Written by George Wing and directed by Peter Segal — who last year helmed Sandler’s “Anger Management” — the PG-13 “Dates” beckons with a seemingly surefire premise: Sandler falls in love with Barrymore, who plays a woman with short-term memory loss, which means that each day he must woo her all over again. The comparisons to Bill Murray’s “Groundhog Dog” are as obvious as they are inevitable.
Sandler has established himself as an actor who, when he is at the top of his game, scores $40 million openings. “Anger,” in which he starred opposite Jack Nicholson, debuted to $42 million in April. In 2002, “Mr. Deeds” arrived to the tune of $37 million.
When it comes to boffo openings, Barrymore is no slouch herself. “Charlie’s Angels: Full Throttle” managed a $37.6 million opening in the summer, following in the wake of “Charlie’s Angels,” which scored $40.1 million when it hit theaters in 2000.
With clear sailing ahead of it, “Dates,” which looks as if it will draw from all demographics, should find itself flirting with the $40 million mark.
With “Dates” set to top the heap, the only suspense is which film will claim the second spot. MGM’s “Barbershop 2: Back in Business” opened in first place with a jiggy $24.2 million last week, and Disney’s underdogs-on-ice movie, “Miracle,” was not that far behind, attracting $19.4 million. Weekday screenings saw the two films maintain roughly the same relative position, though “Miracle” has been steadily closing the gap.
And because “Barbershop” is likely to experience a bigger drop than “Miracle,” the sports movie could seize the opportunity to move ahead of the urban comedy, as both of them duke it out in the $16 million-$20 million range to claim second-place honors.

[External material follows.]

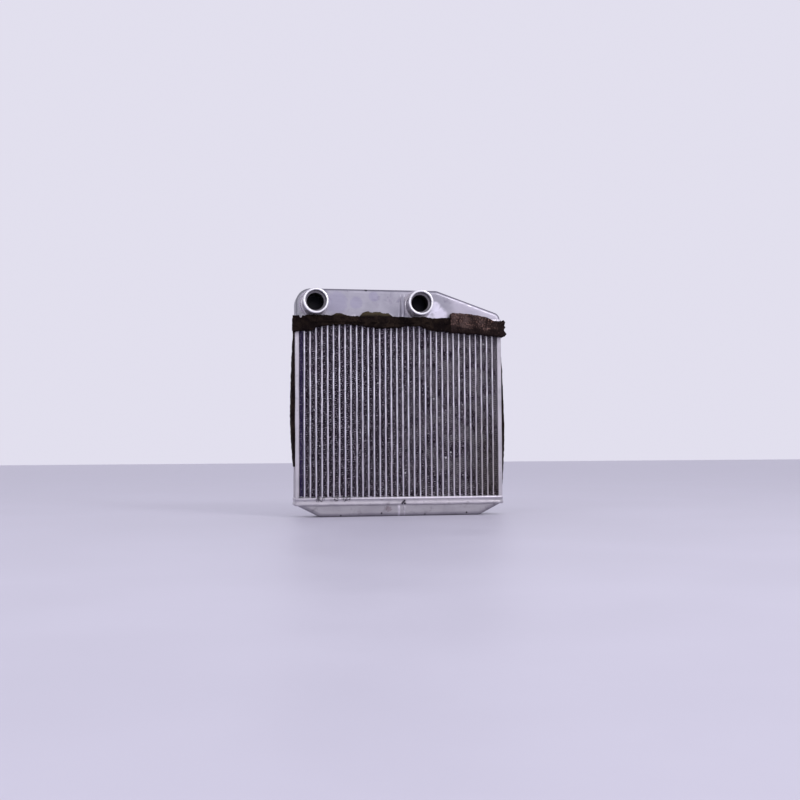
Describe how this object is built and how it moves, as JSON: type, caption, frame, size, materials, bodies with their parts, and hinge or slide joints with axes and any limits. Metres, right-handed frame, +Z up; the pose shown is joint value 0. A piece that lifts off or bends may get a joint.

Meanwhile, Jim Caviezel fans who happen to live in Texas and can’t wait to see his starring turn in Mel Gibson’s “The Passion of the Christ,” opening Feb. 25, have an option: New Line Cinema is testing out the Caviezel starrer “Highwaymen,” in a limited, 111-theater run in the state. Directed by Robert Harmon, who helmed the 1986 classic, “The Hitcher,” the R-rated thriller stars Caviezel as a man out to avenge his wife’s death at the hands of a serial killer.
Meanwhile, on the specialty films circuit, Fox Searchlight Films will take its first steps in expanding Bernardo Bertlucci’s “The Dreamers.” The NC-17 drama debuted last weekend in five theaters to a cumulative gross of $142,632 — a per-theater average of $28,526. This weekend, it will move up to 66 theaters.
And Sony Pictures Classics will use the weekend to re-introduce Francois Dupeyron’s “Monsieur Ibrahim,” starring Omar Sharif. The French drama played an Academy-qualifying run in December. Although it failed to score any Oscar nominations, it has picked up several prizes including the audience award for Sharif as best actor at the Venice International Film Festival as well as a Golden Globe nomination as best foreign-language film.